- [WHAT IS REQUIRED] From the entries below, copy exactly the lines from the one that contains "plate = gasket_plate()" through the one that contains "before = set(bpy.data.objects)", both included, and only those.
========
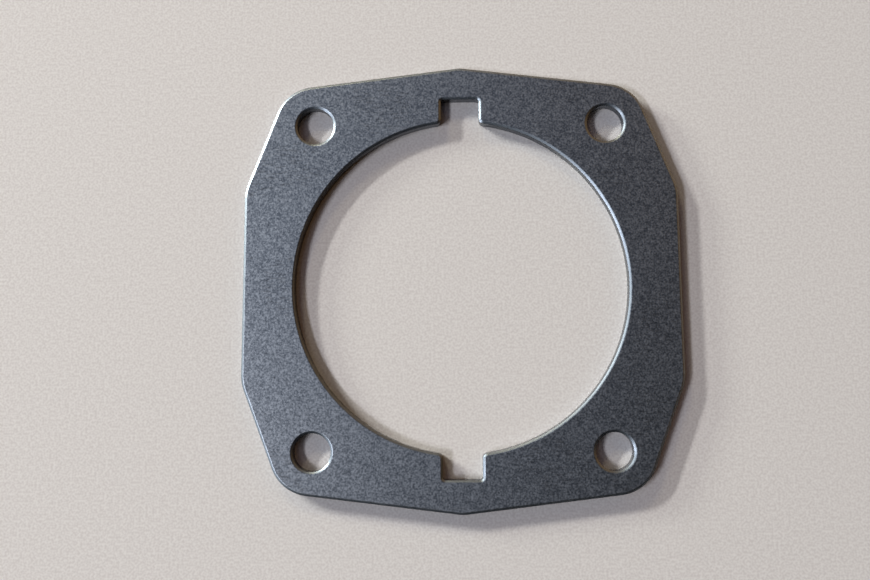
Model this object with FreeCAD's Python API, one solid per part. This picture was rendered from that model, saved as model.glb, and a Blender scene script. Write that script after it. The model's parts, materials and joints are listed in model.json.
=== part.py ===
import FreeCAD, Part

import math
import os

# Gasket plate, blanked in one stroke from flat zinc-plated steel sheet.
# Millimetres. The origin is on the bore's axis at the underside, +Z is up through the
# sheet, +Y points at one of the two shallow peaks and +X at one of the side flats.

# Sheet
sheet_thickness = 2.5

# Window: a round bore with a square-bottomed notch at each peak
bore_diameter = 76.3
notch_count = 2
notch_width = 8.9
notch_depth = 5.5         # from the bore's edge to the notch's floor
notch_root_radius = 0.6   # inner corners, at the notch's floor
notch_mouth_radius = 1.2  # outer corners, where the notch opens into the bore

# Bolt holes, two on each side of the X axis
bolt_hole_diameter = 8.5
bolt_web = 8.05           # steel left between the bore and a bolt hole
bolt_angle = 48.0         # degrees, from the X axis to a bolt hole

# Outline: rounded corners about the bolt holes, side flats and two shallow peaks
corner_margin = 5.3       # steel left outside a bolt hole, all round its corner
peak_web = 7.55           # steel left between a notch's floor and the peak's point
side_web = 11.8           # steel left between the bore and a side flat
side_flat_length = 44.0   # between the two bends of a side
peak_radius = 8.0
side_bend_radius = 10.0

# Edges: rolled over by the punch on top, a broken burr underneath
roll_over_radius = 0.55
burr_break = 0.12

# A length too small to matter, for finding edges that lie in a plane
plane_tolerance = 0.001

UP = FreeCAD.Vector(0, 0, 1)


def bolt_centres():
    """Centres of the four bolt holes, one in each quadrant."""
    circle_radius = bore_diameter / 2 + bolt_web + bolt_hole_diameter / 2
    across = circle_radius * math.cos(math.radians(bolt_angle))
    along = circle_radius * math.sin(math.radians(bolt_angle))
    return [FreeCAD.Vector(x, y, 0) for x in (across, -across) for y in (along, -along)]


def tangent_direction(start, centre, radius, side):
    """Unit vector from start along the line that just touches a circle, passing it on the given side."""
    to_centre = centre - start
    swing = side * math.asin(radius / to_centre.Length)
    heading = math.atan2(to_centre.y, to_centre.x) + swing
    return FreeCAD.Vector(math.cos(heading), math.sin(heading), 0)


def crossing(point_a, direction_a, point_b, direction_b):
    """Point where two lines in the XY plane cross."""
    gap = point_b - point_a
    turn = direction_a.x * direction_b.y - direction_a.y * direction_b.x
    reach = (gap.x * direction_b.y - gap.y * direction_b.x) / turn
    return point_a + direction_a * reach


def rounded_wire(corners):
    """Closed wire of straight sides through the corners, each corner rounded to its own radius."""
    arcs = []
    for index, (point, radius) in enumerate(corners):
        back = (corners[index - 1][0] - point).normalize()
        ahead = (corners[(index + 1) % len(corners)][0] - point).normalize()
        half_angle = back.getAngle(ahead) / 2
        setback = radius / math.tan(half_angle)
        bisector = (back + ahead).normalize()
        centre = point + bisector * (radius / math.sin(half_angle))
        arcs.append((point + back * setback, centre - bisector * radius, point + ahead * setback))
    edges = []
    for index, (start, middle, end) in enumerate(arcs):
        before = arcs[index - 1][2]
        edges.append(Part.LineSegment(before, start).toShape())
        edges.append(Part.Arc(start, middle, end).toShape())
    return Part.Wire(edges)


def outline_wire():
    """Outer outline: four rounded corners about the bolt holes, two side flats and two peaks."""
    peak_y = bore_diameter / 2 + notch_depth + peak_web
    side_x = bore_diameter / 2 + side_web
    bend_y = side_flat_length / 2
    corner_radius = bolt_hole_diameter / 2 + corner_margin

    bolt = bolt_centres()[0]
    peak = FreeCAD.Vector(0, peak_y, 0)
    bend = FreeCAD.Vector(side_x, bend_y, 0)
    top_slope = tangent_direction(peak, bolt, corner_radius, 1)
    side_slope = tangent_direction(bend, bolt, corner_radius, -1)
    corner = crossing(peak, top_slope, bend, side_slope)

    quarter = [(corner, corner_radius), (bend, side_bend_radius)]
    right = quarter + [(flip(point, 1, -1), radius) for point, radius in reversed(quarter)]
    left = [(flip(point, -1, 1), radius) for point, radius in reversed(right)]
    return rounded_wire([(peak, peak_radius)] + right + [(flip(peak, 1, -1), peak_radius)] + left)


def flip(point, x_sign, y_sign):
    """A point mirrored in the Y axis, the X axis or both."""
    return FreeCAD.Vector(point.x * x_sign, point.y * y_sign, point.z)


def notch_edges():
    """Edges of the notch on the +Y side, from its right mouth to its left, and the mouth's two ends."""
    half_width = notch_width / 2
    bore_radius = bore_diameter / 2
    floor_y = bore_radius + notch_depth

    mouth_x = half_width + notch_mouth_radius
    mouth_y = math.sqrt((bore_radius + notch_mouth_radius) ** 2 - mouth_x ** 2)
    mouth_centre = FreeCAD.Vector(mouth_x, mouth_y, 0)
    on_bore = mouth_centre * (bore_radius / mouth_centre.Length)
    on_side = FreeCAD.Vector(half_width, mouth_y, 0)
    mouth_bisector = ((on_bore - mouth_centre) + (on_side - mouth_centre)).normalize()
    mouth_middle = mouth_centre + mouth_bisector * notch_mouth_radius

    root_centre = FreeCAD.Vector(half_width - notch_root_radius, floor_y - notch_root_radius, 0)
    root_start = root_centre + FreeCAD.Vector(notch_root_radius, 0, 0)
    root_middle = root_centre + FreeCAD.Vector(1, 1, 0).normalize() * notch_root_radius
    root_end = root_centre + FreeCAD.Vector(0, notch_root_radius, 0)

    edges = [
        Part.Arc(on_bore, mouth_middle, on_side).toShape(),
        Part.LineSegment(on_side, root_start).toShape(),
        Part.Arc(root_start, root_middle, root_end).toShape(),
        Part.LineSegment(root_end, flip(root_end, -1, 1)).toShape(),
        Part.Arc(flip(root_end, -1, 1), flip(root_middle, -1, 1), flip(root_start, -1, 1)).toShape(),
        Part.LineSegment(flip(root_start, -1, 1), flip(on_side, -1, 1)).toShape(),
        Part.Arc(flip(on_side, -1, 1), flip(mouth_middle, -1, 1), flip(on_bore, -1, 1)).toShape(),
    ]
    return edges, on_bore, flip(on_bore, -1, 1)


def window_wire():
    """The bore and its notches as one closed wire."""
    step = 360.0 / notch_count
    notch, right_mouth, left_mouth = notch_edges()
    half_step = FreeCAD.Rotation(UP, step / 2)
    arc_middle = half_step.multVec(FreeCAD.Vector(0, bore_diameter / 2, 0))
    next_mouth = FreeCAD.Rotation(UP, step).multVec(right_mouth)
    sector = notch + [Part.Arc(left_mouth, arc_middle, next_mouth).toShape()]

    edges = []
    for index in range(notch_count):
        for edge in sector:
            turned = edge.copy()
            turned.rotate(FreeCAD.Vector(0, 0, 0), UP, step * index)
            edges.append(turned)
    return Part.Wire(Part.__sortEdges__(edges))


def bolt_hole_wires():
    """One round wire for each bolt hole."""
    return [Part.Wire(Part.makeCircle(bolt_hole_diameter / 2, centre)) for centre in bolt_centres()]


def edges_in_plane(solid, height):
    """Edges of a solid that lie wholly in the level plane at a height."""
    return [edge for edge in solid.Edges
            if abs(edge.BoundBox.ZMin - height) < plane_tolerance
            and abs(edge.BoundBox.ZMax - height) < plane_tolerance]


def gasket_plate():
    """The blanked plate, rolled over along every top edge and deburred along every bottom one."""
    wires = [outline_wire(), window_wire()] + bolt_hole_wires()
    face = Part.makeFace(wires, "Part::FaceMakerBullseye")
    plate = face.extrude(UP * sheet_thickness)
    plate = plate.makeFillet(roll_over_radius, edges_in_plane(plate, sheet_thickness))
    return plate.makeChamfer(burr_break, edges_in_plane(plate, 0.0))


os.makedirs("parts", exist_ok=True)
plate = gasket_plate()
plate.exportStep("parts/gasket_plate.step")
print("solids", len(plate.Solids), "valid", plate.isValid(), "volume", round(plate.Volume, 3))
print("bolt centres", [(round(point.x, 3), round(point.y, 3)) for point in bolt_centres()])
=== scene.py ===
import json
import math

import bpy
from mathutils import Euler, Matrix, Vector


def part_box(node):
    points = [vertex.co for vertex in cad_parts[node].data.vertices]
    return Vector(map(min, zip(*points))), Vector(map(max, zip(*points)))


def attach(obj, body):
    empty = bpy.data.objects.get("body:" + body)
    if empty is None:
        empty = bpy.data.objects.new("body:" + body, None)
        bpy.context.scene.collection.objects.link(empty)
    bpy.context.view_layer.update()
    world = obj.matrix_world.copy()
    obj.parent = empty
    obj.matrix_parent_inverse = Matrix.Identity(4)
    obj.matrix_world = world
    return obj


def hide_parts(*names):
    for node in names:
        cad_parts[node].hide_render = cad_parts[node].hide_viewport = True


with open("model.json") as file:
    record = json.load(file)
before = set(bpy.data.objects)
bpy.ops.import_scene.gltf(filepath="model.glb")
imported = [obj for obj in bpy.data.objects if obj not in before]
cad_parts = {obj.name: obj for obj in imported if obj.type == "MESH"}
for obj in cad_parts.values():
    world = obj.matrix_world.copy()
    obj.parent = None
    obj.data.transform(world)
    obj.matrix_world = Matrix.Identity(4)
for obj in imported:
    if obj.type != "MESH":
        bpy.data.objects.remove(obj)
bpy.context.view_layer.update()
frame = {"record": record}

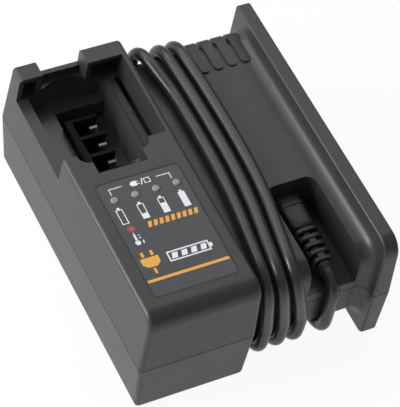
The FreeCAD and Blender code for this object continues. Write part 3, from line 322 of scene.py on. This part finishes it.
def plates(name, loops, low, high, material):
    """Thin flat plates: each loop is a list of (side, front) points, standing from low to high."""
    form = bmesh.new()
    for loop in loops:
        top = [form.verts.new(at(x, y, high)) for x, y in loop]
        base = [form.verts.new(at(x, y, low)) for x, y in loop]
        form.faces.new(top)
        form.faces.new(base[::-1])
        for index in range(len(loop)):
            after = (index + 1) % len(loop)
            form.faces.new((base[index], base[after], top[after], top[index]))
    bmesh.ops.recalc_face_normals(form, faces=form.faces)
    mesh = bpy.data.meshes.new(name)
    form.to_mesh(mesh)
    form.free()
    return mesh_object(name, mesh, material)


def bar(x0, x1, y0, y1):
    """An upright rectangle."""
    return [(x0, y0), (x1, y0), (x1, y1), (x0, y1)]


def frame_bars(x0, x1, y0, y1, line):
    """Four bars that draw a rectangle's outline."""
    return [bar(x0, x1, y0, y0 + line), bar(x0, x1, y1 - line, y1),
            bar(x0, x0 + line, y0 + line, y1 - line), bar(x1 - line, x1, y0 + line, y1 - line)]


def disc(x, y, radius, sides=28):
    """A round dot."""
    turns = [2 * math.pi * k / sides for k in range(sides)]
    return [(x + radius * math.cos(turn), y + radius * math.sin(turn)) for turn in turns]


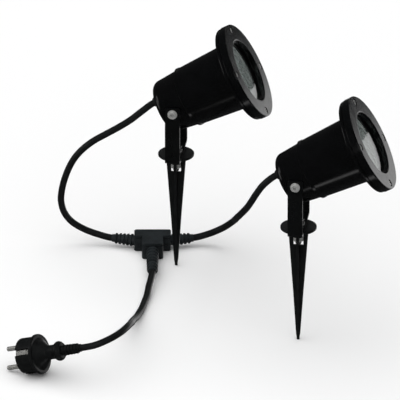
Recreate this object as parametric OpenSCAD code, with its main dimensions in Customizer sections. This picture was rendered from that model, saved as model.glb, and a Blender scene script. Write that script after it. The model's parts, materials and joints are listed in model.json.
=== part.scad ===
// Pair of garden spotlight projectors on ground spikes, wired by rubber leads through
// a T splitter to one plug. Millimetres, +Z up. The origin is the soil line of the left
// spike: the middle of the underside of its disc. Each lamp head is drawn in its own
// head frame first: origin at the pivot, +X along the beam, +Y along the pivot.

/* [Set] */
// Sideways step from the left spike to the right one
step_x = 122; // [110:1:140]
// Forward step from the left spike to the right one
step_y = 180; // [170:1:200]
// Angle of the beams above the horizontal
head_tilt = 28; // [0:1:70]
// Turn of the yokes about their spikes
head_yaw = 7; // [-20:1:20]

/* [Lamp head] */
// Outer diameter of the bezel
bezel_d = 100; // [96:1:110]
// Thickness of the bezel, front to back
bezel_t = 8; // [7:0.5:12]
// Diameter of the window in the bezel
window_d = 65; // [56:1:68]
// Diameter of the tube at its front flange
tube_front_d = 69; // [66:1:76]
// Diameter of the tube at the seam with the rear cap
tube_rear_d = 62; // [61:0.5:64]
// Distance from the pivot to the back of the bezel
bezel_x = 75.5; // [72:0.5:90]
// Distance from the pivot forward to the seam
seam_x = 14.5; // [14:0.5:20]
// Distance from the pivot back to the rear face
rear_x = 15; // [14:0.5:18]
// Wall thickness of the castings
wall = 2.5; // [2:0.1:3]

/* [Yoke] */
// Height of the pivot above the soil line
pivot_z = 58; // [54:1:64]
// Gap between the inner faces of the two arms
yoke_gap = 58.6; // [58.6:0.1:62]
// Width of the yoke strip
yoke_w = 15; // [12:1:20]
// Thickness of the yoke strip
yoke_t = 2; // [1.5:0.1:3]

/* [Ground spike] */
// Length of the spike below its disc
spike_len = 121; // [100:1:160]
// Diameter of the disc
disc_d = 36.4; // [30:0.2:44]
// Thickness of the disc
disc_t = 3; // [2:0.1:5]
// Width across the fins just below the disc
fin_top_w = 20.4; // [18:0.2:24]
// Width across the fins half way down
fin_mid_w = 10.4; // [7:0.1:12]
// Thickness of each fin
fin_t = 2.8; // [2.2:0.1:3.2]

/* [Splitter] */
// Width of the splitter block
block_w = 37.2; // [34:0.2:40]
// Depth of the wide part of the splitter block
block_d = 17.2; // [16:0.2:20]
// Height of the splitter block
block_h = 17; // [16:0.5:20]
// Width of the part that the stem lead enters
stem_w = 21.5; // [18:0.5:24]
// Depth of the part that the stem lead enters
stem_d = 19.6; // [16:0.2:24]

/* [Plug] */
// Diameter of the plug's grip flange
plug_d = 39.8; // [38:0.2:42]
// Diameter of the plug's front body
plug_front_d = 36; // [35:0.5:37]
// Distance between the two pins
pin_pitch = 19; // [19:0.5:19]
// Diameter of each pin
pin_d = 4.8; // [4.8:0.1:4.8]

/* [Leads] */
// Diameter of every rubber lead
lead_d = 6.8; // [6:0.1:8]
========
- [WRITTEN ANSWER]
plate = gasket_plate()
plate.exportStep("parts/gasket_plate.step")
print("solids", len(plate.Solids), "valid", plate.isValid(), "volume", round(plate.Volume, 3))
print("bolt centres", [(round(point.x, 3), round(point.y, 3)) for point in bolt_centres()])
=== scene.py ===
import json
import math

import bpy
from mathutils import Euler, Matrix, Vector


def part_box(node):
    points = [vertex.co for vertex in cad_parts[node].data.vertices]
    return Vector(map(min, zip(*points))), Vector(map(max, zip(*points)))


def attach(obj, body):
    empty = bpy.data.objects.get("body:" + body)
    if empty is None:
        empty = bpy.data.objects.new("body:" + body, None)
        bpy.context.scene.collection.objects.link(empty)
    bpy.context.view_layer.update()
    world = obj.matrix_world.copy()
    obj.parent = empty
    obj.matrix_parent_inverse = Matrix.Identity(4)
    obj.matrix_world = world
    return obj


def hide_parts(*names):
    for node in names:
        cad_parts[node].hide_render = cad_parts[node].hide_viewport = True


with open("model.json") as file:
    record = json.load(file)
before = set(bpy.data.objects)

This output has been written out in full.